Unfortunately, we don’t have to look far to see that the nation didn’t follow through on their promise to serve and obey the Lord—all we have to do is turn the page to the book of Judges to see that. You see right after Joshua’s death the people turned their backs completely on God and began to worship and serve the gods of the Canaanites.
 
This began a long slow downward spiral in Israel’s history until God could take no more and He had the people carried away into captivity.
 
In the early 1980’s there was a Jewish archaeologist named Dr. Shiloh. He excavated the area in and around Jerusalem. He eventually dug down to the level where the Jewish people lived at the time of the Babylonian conquest. And as they excavated each of the houses they found dozens of little idols in each of the homes. The people of God had totally forsaken Him and had given themselves completely over to idolatry.
 
Paul said, “These things were written for our learning…” (Romans 15:4)
 
America was founded by God as a nation under God but is now a nation that has turned its back on God. 

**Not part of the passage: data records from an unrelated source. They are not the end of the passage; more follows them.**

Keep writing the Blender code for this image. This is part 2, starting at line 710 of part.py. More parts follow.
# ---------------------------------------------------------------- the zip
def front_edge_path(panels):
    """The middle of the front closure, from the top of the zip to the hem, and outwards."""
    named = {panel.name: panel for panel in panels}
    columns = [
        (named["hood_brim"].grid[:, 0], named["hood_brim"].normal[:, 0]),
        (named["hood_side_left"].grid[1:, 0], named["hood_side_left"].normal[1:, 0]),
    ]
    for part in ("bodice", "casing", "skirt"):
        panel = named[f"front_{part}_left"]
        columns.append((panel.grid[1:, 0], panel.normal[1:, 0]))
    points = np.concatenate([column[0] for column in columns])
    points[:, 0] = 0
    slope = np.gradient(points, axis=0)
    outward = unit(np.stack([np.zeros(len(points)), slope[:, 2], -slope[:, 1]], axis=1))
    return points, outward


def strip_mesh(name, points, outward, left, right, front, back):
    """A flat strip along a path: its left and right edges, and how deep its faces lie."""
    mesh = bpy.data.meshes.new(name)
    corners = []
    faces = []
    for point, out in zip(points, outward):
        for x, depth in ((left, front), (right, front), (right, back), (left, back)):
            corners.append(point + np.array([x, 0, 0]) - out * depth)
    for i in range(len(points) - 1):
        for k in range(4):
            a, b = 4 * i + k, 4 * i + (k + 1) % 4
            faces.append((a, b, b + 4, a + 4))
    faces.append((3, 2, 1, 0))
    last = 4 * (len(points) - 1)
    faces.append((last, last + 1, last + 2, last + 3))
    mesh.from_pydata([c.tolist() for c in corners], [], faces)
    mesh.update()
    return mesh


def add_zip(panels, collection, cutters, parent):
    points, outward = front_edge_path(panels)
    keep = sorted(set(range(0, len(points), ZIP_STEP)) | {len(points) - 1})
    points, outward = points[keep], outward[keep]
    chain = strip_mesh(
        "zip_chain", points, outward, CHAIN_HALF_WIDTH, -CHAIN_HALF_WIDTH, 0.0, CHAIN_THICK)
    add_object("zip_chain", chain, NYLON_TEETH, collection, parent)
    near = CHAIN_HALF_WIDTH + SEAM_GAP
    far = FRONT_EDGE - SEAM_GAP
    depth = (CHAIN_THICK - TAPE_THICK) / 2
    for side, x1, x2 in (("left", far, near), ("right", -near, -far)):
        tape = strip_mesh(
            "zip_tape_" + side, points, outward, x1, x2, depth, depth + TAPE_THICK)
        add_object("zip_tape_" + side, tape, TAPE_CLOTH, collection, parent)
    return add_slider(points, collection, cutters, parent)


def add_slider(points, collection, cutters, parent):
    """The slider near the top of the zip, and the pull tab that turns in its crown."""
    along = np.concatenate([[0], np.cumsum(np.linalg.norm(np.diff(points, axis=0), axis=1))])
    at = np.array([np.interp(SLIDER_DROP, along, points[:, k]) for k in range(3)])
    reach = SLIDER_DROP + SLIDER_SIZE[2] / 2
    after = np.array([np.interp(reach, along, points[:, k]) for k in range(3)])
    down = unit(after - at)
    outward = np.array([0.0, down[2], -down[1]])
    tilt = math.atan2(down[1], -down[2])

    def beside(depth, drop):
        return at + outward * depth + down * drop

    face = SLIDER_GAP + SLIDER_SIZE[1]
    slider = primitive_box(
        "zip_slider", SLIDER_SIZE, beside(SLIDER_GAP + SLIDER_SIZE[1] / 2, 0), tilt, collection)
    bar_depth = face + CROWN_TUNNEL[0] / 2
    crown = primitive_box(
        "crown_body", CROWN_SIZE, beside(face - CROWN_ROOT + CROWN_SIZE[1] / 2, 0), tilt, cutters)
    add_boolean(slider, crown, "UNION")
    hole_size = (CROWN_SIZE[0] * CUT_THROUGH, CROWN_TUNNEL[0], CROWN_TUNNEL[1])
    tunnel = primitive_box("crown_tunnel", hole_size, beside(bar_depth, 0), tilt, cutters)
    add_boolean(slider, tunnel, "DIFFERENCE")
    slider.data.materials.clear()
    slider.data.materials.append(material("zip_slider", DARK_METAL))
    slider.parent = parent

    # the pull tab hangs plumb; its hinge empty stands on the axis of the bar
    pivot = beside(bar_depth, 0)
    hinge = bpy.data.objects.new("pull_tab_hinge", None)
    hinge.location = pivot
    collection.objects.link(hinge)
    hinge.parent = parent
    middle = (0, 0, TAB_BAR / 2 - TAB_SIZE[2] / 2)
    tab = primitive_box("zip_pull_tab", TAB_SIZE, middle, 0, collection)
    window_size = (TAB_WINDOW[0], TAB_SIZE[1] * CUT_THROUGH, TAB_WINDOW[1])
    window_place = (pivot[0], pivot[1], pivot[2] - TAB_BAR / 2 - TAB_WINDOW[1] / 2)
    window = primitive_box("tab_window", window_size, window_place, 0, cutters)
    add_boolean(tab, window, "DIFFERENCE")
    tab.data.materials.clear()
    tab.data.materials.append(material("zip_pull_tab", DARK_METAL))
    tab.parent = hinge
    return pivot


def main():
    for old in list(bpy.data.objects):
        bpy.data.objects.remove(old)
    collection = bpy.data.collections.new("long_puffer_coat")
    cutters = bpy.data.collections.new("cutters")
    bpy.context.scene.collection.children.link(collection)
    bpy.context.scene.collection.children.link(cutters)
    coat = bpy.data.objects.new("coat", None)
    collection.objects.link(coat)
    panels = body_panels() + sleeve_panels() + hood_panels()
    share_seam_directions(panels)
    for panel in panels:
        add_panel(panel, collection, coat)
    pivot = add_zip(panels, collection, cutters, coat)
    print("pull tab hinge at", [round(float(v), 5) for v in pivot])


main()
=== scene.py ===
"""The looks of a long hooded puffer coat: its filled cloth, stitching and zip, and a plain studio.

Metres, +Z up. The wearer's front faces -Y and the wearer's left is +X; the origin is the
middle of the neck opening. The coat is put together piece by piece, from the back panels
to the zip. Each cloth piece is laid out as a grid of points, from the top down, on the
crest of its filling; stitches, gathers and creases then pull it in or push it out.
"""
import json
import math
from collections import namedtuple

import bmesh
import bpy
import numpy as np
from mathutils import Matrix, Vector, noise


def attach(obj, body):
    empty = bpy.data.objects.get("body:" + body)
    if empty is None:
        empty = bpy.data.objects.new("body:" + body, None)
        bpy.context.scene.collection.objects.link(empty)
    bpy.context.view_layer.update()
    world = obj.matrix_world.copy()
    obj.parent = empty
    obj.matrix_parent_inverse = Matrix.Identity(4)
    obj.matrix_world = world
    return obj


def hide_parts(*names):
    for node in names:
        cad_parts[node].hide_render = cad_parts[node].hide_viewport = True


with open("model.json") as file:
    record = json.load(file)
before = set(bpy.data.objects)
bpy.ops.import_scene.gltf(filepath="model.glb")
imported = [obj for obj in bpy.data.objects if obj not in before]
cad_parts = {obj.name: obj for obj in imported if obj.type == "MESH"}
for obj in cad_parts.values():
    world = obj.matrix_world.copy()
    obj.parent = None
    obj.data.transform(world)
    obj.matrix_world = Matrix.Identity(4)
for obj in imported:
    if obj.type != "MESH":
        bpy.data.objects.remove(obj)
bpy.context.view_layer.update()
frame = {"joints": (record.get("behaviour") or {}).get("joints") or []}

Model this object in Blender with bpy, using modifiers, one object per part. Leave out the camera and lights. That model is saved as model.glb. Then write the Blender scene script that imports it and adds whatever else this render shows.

We have filled our lives with idols and God will not wait forever for us to repent. The challenge of Joshua is as relevant to the people of America today as it was to the people of Israel some 3500 years ago, “Choose this day whom you will serve…as for me and my house we will serve the Lord.”
 
This is the only choice you will ever make that will have eternal consequences attached to it, so consider it carefully and choose wisely!
 
May the Lord richly bless you as you walk with Him day by day.